If you’re a senior who has decided to simplify life and start hunting for a smaller home, you know that in addition to the excitement there is some anxiety that creeps into your heart. Will you like your new neighborhood? Will you have enough room when family visits? Fortunately, you can address these causes for concern by knowing exactly what to look for when you hunt for a smaller home.
1. Decluttering and Downsizing are Necessary but Not Necessarily Easy… or Fun
One of the toughest aspects of downsizing is decluttering. Typically, seniors who start considering moving to a smaller home realize just how many belongings they have. Many also find items that belong to their children. While it may be refreshing to return your children’s childhood toys to them, it’s more difficult to sort through your possessions and decide which to keep and which to donate, sell, give away or trash.
Certainly, going through items that have sentimental value can be painful. You may feel overwhelmed by the sheer number of items you own, and you may feel guilty about parting with items that you’ve had for several years.
The key to decluttering is to keep the ultimate benefits in mind: you’ll save money because by not packing as many belongings, you’ll be able to move into a smaller home that’s easier to maintain and afford, and stay safer as you age in place because you won’t have as many items to trip over. Begin the process by making a keep pile, a garbage pile, and a sell/donate pile. Then, be honest about which items you want to keep and which you can part with to start a new life in a new home.
2. Knowing How Much Space You Need is a Must
It may be daunting to look at the square footage of your current home and compare it with that of new homes, but remember that you won’t need to fit as many items into your new home. Downsizing works only when you commit to reducing possessions and home size. You’ll pay less for a smaller home, and you’ll have lower energy bills and maintenance costs.
Fortunately, after you’ve decluttered, you’ll know exactly how much space you need. If you kept your bedroom suit, look for houses featuring master bedrooms with enough square footage for your furniture. Similarly, if you enjoy cooking and entertaining, look for homes with larger kitchens and open floor plans. Smaller homes feel larger when they have space where you need it.
3. It Really is All About Location
When you begin searching for a smaller home, you need to know where to look. If you’re moving to be close to family, decide how close you want to be. You may not want to be in the same neighborhood because you don’t want to become a full-time babysitter for your grandchildren. But, you probably want to be close enough for family dinners and the occasional sleepover at grandma’s. In that case, consider a neighborhood that’s a short drive from your grandchildren.
If moving closer to family is not a consideration, look for a smaller home in a more temperate climate than the one in which you currently live. That doesn’t mean you need to move to Florida, however. In fact, college towns like Athens, Georgia, top the 2017 list of best places to retire in the United States. Other considerations such as cost living, access to quality medical care, crime rate, air quality, and volunteer and community engagement opportunities factor into the relocation decision, too.
Once you select an area in which to set your house-hunting sights, conduct research to choose a neighborhood that will help you feel at home.
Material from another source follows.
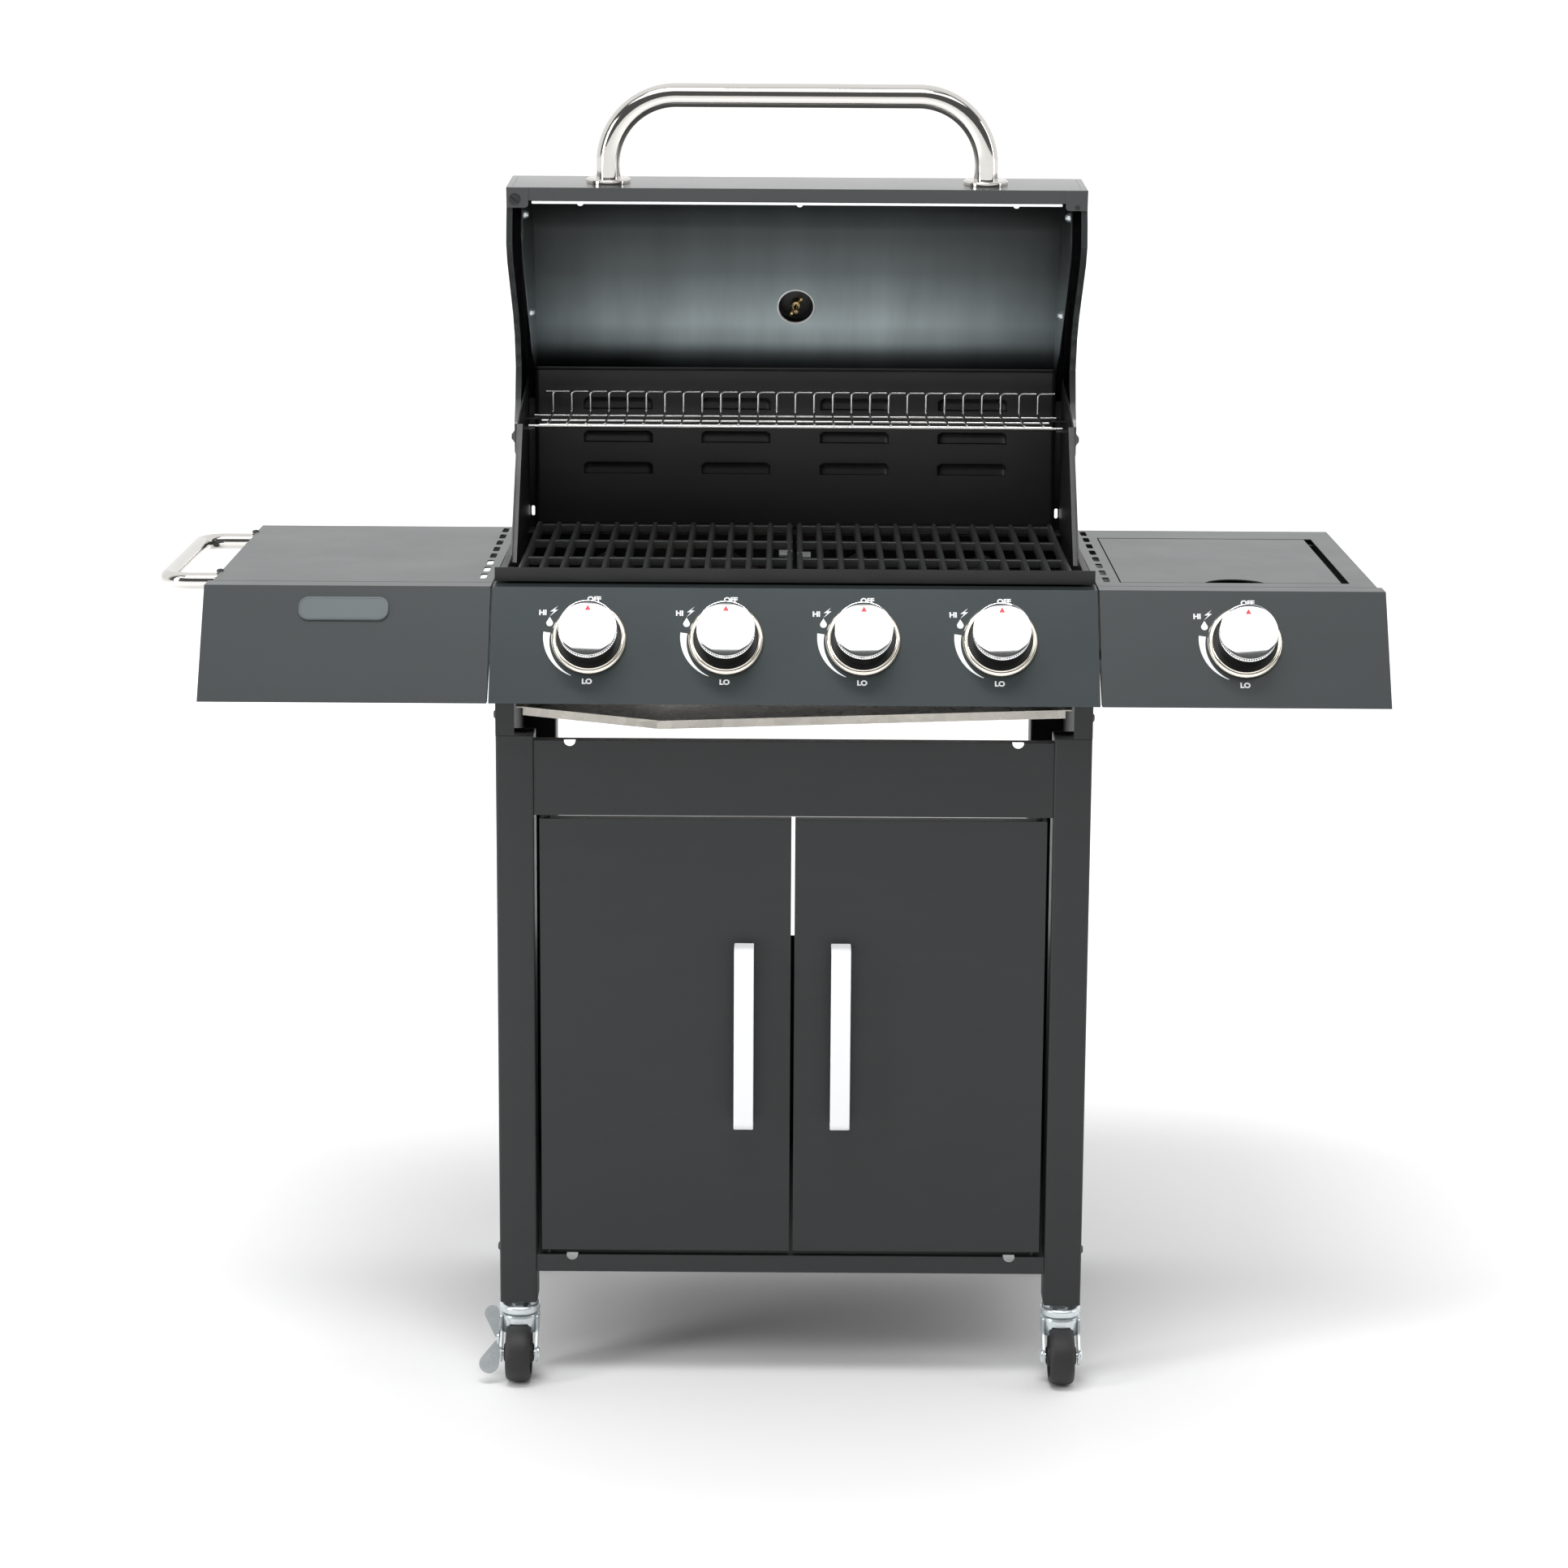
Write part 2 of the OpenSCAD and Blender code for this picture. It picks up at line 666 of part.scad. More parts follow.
// Cup-shaped knob with a boss that takes the spindle.
module knob(i) {
  r = knob_d / 2;
  skirt = r - knob_round;
  step = knob_face - 13;
  inner = skirt - knob_wall;
  bore = spindle_d / 2 + run_gap;
  boss = spindle_d / 2 + 4;
  roof = knob_face - 4;
  color("silver") placed() on_panel(knobs[i - 1], knob_down) rotate_extrude()
    polygon([[bore, knob_back], [boss, knob_back], [boss, roof], [inner, roof],
      [inner, knob_back], [skirt, knob_back], [skirt, step - 1], [r, step + 1],
      [r, knob_face - knob_round], [skirt, knob_face], [0, knob_face],
      [0, spindle_tip + part_gap], [bore, spindle_tip + part_gap]]);
}

module knob_bezels()
  color("silver") placed() for (x = knobs) on_panel(x, knob_down) rotate_extrude()
    polygon([[35, 0], [bezel_d / 2, 0], [bezel_d / 2 - 2, 5], [38, 7], [35, 5]]);

// ---- panel and shelves ----

// Section of the slanted panel in (Y, Z): top flange, slope, folded foot.
module panel_section(back) {
  foot_z = top_z - panel_h;
  fold_y = panel_foot + foot_fold;
  polygon([[back, top_z], [panel_y, top_z], [panel_foot, foot_z], [fold_y, foot_z],
           [fold_y, foot_z + sheet], [panel_foot + 2 * sheet, foot_z + sheet],
           [panel_y + sheet, top_z - sheet], [back, top_z - sheet]]);
}

module panel_end()
  polygon([[shelf_front, top_z - sheet], [panel_y + 1, top_z - sheet],
           [panel_foot + 2 * sheet, top_z - panel_h + sheet],
           [panel_foot + foot_fold, top_z - panel_h + sheet], [panel_y + 4, top_z - panel_h + 60]]);

module control_panel()
  color("slategray") placed() difference() {
    union() {
      along_x(-panel_w / 2, panel_w) panel_section(tub_front - 0.5);
      both_sides() along_x(-panel_w / 2, sheet) panel_end();
    }
    for (x = knob_x) on_panel(x, knob_down) translate([0, 0, -5]) cylinder(h = 10, d = spindle_d + 8);
  }

// A shelf: folded top, slanted fascia, ventilation slots beside the firebox.
module shelf() {
  along_x(shelf_in, fascia_end - shelf_in) panel_section(shelf_front);
  for (x = [shelf_in, fascia_end - sheet]) along_x(x, sheet) panel_end();
  difference() {
    block([shelf_in, shelf_front, top_z - skirt_h], [shelf_end, shelf_back, top_z]);
    block([shelf_in + sheet, shelf_front + sheet, top_z - skirt_h - 1],
          [shelf_end - sheet, shelf_back - sheet, top_z - sheet]);
    for (i = [0:7]) translate([slot_x, slot_y + slot_pitch * i, top_z - 3])
      linear_extrude(5) rounded(7.5, 30, 3.5);
  }
}

module left_shelf() color("slategray") placed() mirror([1, 0, 0]) shelf();

module right_shelf() {
  color("slategray") placed() {
    difference() {
      shelf();
      block([well_in, well_front, top_z - 3], [well_out, well_rear, top_z + 1]);
      on_panel(side_knob_x, knob_down) translate([0, 0, -5]) cylinder(h = 10, d = spindle_d + 8);
    }
  }
}

module badge_plate()
  color("gray") placed() on_panel(badge_x, badge_down) linear_extrude(3) rounded(99, 27, 11);

// Tube that stands out of the left shelf's skirt.
module side_handle() {
  r = 28;
  y0 = rail_tube_y[0];
  y1 = rail_tube_y[1];
  root_x = -shelf_end;
  color("silver") placed() translate([0, 0, rail_tube_z]) {
    for (y = rail_tube_y) translate([rail_tube_x + r, y, 0]) rotate([0, 90, 0])
      cylinder(h = root_x - rail_tube_x - r, d = rail_tube_d);
    translate([rail_tube_x, y0 + r, 0]) rotate([-90, 0, 0])
      cylinder(h = y1 - y0 - 2 * r, d = rail_tube_d);
    translate([rail_tube_x + r, y0 + r, 0]) rotate([0, 0, 180])
      rotate_extrude(angle = 90) translate([r, 0]) circle(d = rail_tube_d);
    translate([rail_tube_x + r, y1 - r, 0]) rotate([0, 0, 90])
      rotate_extrude(angle = 90) translate([r, 0]) circle(d = rail_tube_d);
  }
}

// ---- side burner ----

// Box under the opening; its side walls carry the cover's pins.
module side_burner_bowl() {
  in = well_margin - sheet;
  color("dimgray") placed() {
    difference() {
      block([well_in - well_margin, well_front - well_margin, bowl_floor],
            [well_out + well_margin, well_rear + well_margin, top_z - sheet]);
      block([well_in - in, well_front - in, bowl_floor + sheet],
            [well_out + in, well_rear + in, top_z]);
      translate([well_mid, well_y, bowl_floor - 1]) cylinder(h = sheet + 2, d = 30);
    }
    pin_between(well_in - in - 0.5, cover_in + sheet + 1);
    pin_between(cover_out - sheet - 1, well_out + in + 0.5);
  }
}

module pin_between(x0, x1)
  translate([x0, cover_axis_y, cover_axis_z]) rotate([0, 90, 0])
    cylinder(h = x1 - x0, d = cover_pin_d);

module side_burner_head()
  color("goldenrod") placed() translate([well_mid, well_y, bowl_floor - 20]) {
    cylinder(h = 45, d = 29);
    translate([0, 0, 30]) cylinder(h = 16, d = head_d);
    translate([0, 0, 46]) cylinder(h = 5, d = head_d - 10);
  }

module pot_support() {
  rod = 5;
  middle = 18;                      // half of the open middle
  span_x = well_out - well_in + 2 * (well_margin - sheet) - 1;
  span_y = well_rear - well_front + 2 * (well_margin - sheet) - 12;
  z = top_z - cover_rim - 5.5;
  leg = z - rod / 2 - bowl_floor - sheet;
  color("black") placed() translate([well_mid, well_y, z]) {
    difference() {
      cube([span_x, span_y, rod], center = true);
      cube([span_x - 2 * rod, span_y - 2 * rod, rod + 1], center = true);
    }
    for (s = [-1, 1]) {
      translate([s * (span_x / 4 + middle / 2), 0, 0])
        cube([span_x / 2 - middle, rod, rod], center = true);
      translate([0, s * (span_y / 4 + middle / 2), 0])
        cube([rod, span_y / 2 - middle, rod], center = true);
      for (t = [-1, 1]) translate([s * (span_x - rod) / 2, t * (span_y - rod) / 2, -leg / 2])
        cube([rod, rod, leg + rod], center = true);
    }
  }
}

// Folded cover with a finger notch in its front edge.
module side_burner_lid()
  color("slategray") placed() difference() {
    block([cover_in, cover_front, top_z - cover_rim], [cover_out, cover_back, top_z]);
    block([cover_in + sheet, cover_front + sheet, top_z - cover_rim - 1],
          [cover_out - sheet, cover_back - sheet, top_z - sheet]);
    // the rear fold is cut short so that it swings clear of the pot support
    block([cover_in - 1, cover_back - 3, top_z - cover_rim - 1],
          [cover_out + 1, cover_back + 1, top_z - sheet - 4]);
    translate([well_mid, cover_front - 14, top_z - cover_rim - 1]) cylinder(h = cover_rim + 2, r = 36);
    translate([cover_in - 2, cover_axis_y, cover_axis_z]) rotate([0, 90, 0])
      cylinder(h = cover_out - cover_in + 4, d = cover_pin_d + 2 * run_gap);
  }

// ---- drip tray ----

module drip_tray() {
  dx = tray_half - tray_lip;
  top = tray_top;
  low = tray_top - tray_fall;
  // floor that falls to the valley, with folded front and rear edges
  color("silver") placed() {
    tray_bar(tray_front, tray_front + tray_sheet);
    tray_bar(tray_front + tray_d - tray_sheet, tray_front + tray_d);
    translate([0, tray_front + tray_d, 0]) rotate([90, 0, 0]) linear_extrude(tray_d)
      polygon([[-dx, top - tray_edge], [valley_x, low - tray_edge], [dx, top - tray_edge],
               [dx, top - tray_edge + tray_sheet], [valley_x, low - tray_edge + tray_sheet],
               [-dx, top - tray_edge + tray_sheet]]);
    both_sides() {
      block([-dx, tray_front, top - tray_edge], [-dx + tray_sheet, tray_front + tray_d, top]);
      block([-tray_half, tray_front, top - tray_sheet], [-dx, tray_front + tray_d, top]);
    }
  }
}

// Upright edge of the tray between y0 and y1, following the valley.
module tray_bar(y0, y1) {
  dx = tray_half - tray_lip;
  translate([0, y1, 0]) rotate([90, 0, 0]) linear_extrude(y1 - y0)
    polygon([[-dx, tray_top], [-dx, tray_top - tray_edge],
             [valley_x, tray_top - tray_fall - tray_edge], [dx, tray_top - tray_edge],
             [dx, tray_top], [valley_x, tray_top - tray_fall]]);
}

// ---- lid ----

module lid_sheet(t0, t1) polygon(concat(lid_curve(t0), flip(lid_curve(t1))));

module lid_shell()
  color("dimgray") lid_pose() difference() {
    union() {
      along_x(-cap_in, 2 * cap_in) lid_sheet(0, sheet);
      block([-cap_in, lip_rel_y, lip_rel_z], [cap_in, lip_rel_y + liner_gap + 1, lip_rel_z + sheet]);
    }
    translate([0, gauge_y, gauge_z]) rotate([crown_slope, 0, 0])
      translate([0, 0, -10]) cylinder(h = 20, d = 12);
  }

module lid_liner()
  color("slategray") lid_pose() difference() {
    union() {
      along_x(-liner_half, 2 * liner_half) lid_sheet(liner_gap, liner_gap + sheet);
      both_sides() along_x(-liner_half, sheet)
        polygon(concat(flip(liner_rim()), flip(lid_curve(liner_gap))));
    }
    translate([0, gauge_y, gauge_z]) rotate([crown_slope, 0, 0])
      translate([0, 0, -liner_gap - 30]) cylinder(h = 40, d = gauge_hole);
    block([-lid_w, lip_rel_y - 1, lip_rel_z - 1], [lid_w, lip_rel_y + 60, lip_rel_z + sheet]);
  }

// Outline of an end cap: the lid's curve closed by a rim that clears the firebox side.
function cap_rim() = [[93, 85], [34, 14], [14, -24], [-20, -24], [-40, -8], [-82, 8],
  [-120, -2], [-149, -22], [-223, -97], [-246, -110], [-270, -104], [-285, -98]];

function cap_inner_rim() = [[84, 80], [30, 24], [-30, 24], [-82, 15], [-124, 5], [-154, -17],
  [-226, -89], [-247, -102], [-268, -97], [-294, -91]];

// Lower edge of the liner's sides: an arc about the hinge that clears the back wall
// and the warming rack, then a line along the firebox side.
function liner_rim() = concat(arc_points([0, 0], liner_clear, 44, 160, 10),
  [[-128, 6], [-152, -20], [-226, -93], [-250, -104], [-272, -98], [-294, -92]]);

module end_cap() {
  outline = concat(flip(cap_rim()), flip(lid_curve(0)));
  difference() {
    union() {
      along_x(-cap_out, sheet) polygon(outline);
      along_x(-cap_out, cap_out - cap_in) difference() {
        polygon(outline);
        polygon(concat(flip(cap_inner_rim()), flip(lid_curve(6))));
      }
    }
    translate([-cap_out - 1, 0, 0]) rotate([0, 90, 0])
      cylinder(h = sheet + 2, d = hinge_pin_d + 2 * run_gap);
    translate([-cap_out + sheet, 0, 0]) rotate([0, 90, 0]) cylinder(h = 20, r = 13);
  }
}

module lid_end_caps() color("dimgray") lid_pose() both_sides() end_cap();

// Bent tube, two legs square to the lid's front face.
module lid_handle() {
  hxs = handle_span / 2;
  r = handle_bend;
  color("silver") lid_pose() translate([0, lip_rel_y, handle_rel_z]) {
    both_sides() {
      translate([-hxs, 0, 0]) rotate([90, 0, 0]) cylinder(h = handle_out - r, d = handle_d);
      translate([-hxs + r, -handle_out + r, 0]) rotate([0, 0, 180])
        rotate_extrude(angle = 90) translate([r, 0]) circle(d = handle_d);
    }
    translate([-hxs + r, -handle_out, 0]) rotate([0, 90, 0])
      cylinder(h = handle_span - 2 * r, d = handle_d);
  }
}

module handle_flanges()
  color("silver") lid_pose() both_sides()
    translate([-handle_span / 2, lip_rel_y, handle_rel_z]) rotate([90, 0, 0]) difference() {
      cylinder(h = 6, r1 = 25.5, r2 = 22);
      translate([0, 0, -1]) cylinder(h = 8, d = handle_d + 2 * run_gap);
    }

// Dial outside the lid, stem through both skins, wing nut inside.
module thermometer()
  color("silver") lid_pose() translate([0, gauge_y, gauge_z]) rotate([crown_slope, 0, 0]) {
    cylinder(h = 12, d = 62);
    translate([0, 0, -30]) cylinder(h = 30, d = 5);
    translate([0, 0, -8]) cylinder(h = 7.5, d = 11);
    translate([0, 0, -9]) cube([22, 3, 9], center = true);
  }

module lid_nuts()
  color("silver") lid_pose() both_sides() for (p = nut_at)
    translate([-liner_half + sheet, p[0], p[1]]) rotate([0, 90, 0]) {
      cylinder(h = 3, r = 5, $fn = 6);
      translate([0, 0, 2.9]) cylinder(h = 3, r1 = 4.2, r2 = 2);
    }

front_legs();
rear_legs();
top_rail();
bottom_shelf();
side_panels();
back_panel();
support_brackets();
firebox();
back_wall();
control_panel();
left_shelf();
right_shelf();
badge_plate();
side_handle();
side_burner_bowl();
side_burner_head();
pot_support();
main_burners();
flame_tamers();
gas_manifold();
burner_valves();
knob_bezels();
grate_left();
grate_right();
warming_rack();
caster_stems();
frame_bolts();
lid_shell();
lid_liner();
lid_end_caps();
lid_handle();
handle_flanges();
thermometer();
lid_nuts();
door_left();
door_right();
door_handle_left();
door_handle_right();
side_burner_lid();
drip_tray();
for (i = [1:5]) spindle(i);
for (i = [1:5]) knob(i);
for (s = [["front_left", -1, -1], ["front_right", 1, -1], ["rear_left", -1, 1], ["rear_right", 1, 1]]) {
  color("silver") placed() fork(s[1], s[2]);
  color("black") placed() wheel(s[1], s[2]);
}
color("silver") placed() brake(-1);  // brake_front_left
color("silver") placed() brake(1);  // brake_rear_left
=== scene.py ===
import json

import bmesh
import bpy
import numpy as np
from mathutils import Euler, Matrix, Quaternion, Vector


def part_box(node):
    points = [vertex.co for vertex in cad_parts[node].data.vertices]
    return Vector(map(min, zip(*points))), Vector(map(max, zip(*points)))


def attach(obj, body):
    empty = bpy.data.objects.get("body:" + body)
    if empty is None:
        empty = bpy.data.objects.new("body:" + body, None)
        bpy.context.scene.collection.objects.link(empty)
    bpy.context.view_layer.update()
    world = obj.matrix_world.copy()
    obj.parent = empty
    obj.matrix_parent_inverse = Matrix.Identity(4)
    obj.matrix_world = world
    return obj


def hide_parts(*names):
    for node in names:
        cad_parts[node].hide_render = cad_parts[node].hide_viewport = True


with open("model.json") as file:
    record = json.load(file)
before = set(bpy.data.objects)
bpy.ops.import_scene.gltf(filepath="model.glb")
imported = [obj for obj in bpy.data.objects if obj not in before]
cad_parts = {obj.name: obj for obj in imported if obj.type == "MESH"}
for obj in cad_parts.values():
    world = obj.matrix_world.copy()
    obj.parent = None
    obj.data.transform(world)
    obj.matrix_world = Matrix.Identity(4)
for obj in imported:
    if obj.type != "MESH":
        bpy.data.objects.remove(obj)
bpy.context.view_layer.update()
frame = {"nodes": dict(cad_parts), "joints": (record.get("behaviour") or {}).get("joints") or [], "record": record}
nodes = frame["nodes"]
joints = {j["name"]: j for j in frame["joints"]}
bodyOf = {n: b for b, members in frame["record"]["behaviour"]["bodies"].items() for n in members}
mm = 0.001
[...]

When you have a couple of neighborhoods in mind, visit them and get an impression. Do residents take care of their homes and yards? Are there shops and restaurants that look enticing? Can you picture yourself living here and taking a walk? Of course, if you see warning signs like abandoned buildings, an abundance of homes for sale, or signs of vandalism, you should reconsider your neighborhood choice.
Seniors who want to downsize should remember that decluttering is a necessary part of the process that helps you select a house that is the right size. You also need to choose a location and neighborhood that fits your lifestyle. The extra effort and planning will pay off once you’ve moved into your new place and you’re less bogged down with possessions and extra upkeep, giving you time to live your golden years to the fullest.